Hartford firefighters (2002): Pattis won $3.2 million for a group of white and Hispanic Hartford firefighters in a reverse discrimination case. The group contended the department’s black chief sabotaged their promotions by allowing a promotion list with whites and Hispanics at the top to expire and then introducing a new list with black candidates in the lead positions. The deputy chief, who was also black, was accused of directing racially insulting language toward the firefighters.
Anna Gristina (2012): The so-called “Manhattan Madam” was accused of running a high-class prostitution ring catering to wealthy men in New York City. The case attracted copious media attention. Pattis won a bond reduction that got Gristina out of jail and he negotiated a plea deal that spared her prison and kept her client list confidential.
Jonathan Gibbs (2014): Pattis won an acquittal for Gibbs, who was accused of shooting a man to death over a pair of sneakers in New Britain. A jury set Gibbs free in spite of his confession to police. Gibbs and his uncle met a man who said he wanted to buy Gibbs’ sneakers. When the man tried to steal the shoes, Gibbs alleged his uncle, not he, shot the man.
Saifullah Khan (2018): Pattis convinced a jury to clear the Yale University student of sexually assaulting a fellow Yale undergraduate.

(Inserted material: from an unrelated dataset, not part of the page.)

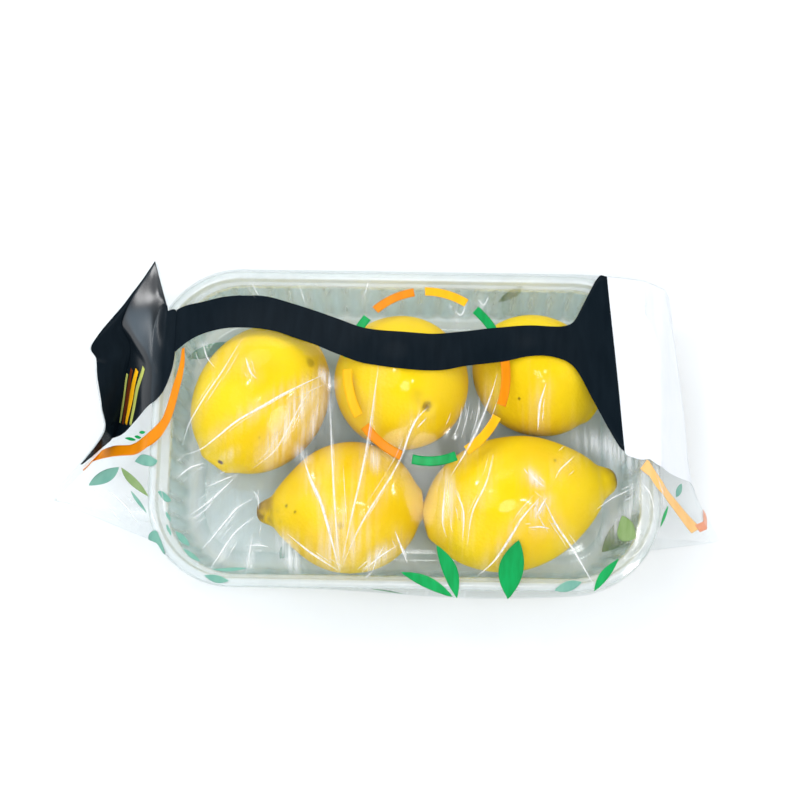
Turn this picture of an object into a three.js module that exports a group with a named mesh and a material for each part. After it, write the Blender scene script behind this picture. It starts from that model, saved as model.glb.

Yale initially readmitted Khan but then expelled him again in early 2019. Pattis says he is preparing a lawsuit seeking his reinstatement.

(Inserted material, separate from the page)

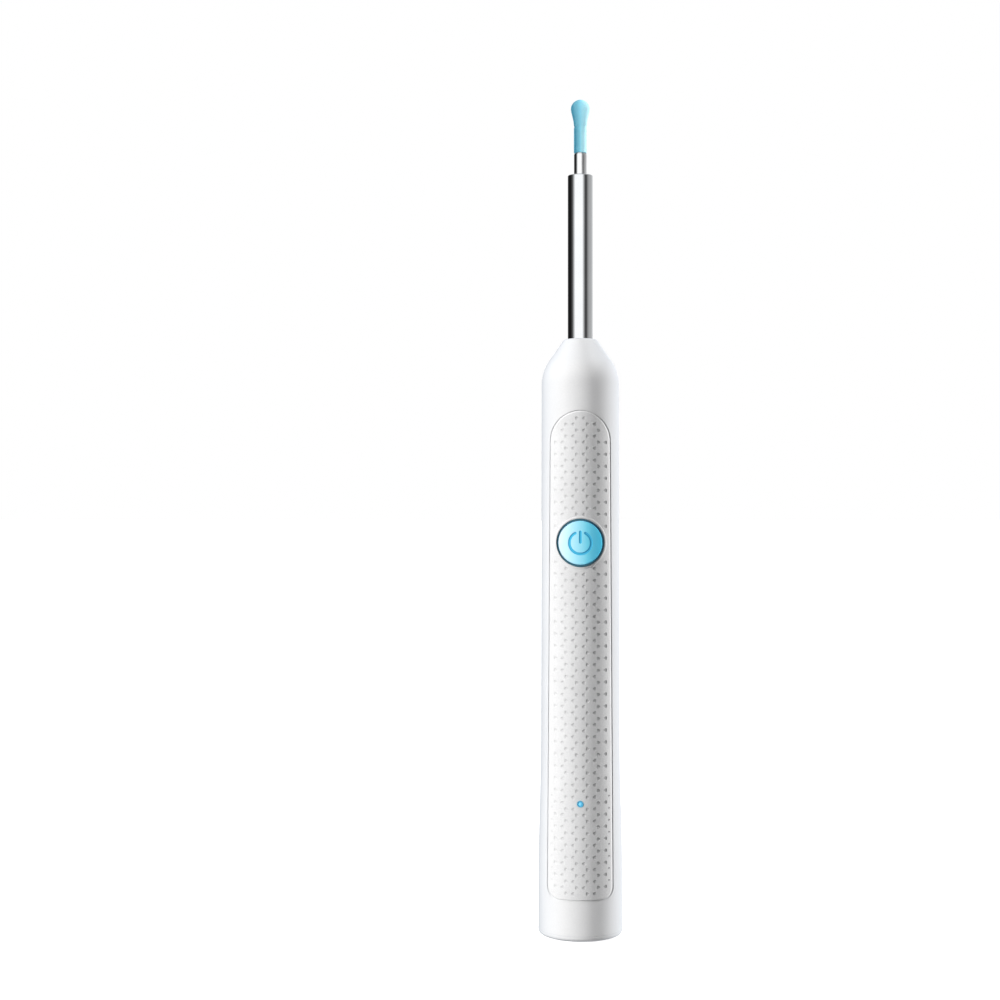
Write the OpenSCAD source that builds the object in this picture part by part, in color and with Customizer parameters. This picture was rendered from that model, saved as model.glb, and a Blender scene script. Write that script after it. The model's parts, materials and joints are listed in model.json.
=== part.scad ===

Other notable cases: Pattis represented Occupy New Haven in its fight to extend its stay on the New Haven Green; won a $1.5 million verdict for New Haven’s highest-ranking female firefighter in a gender discrimination case; and got criminal charges against conservative activist Lucian Wintrich dismissed after he grappled with an audience member who took his notes during his talk at UConn.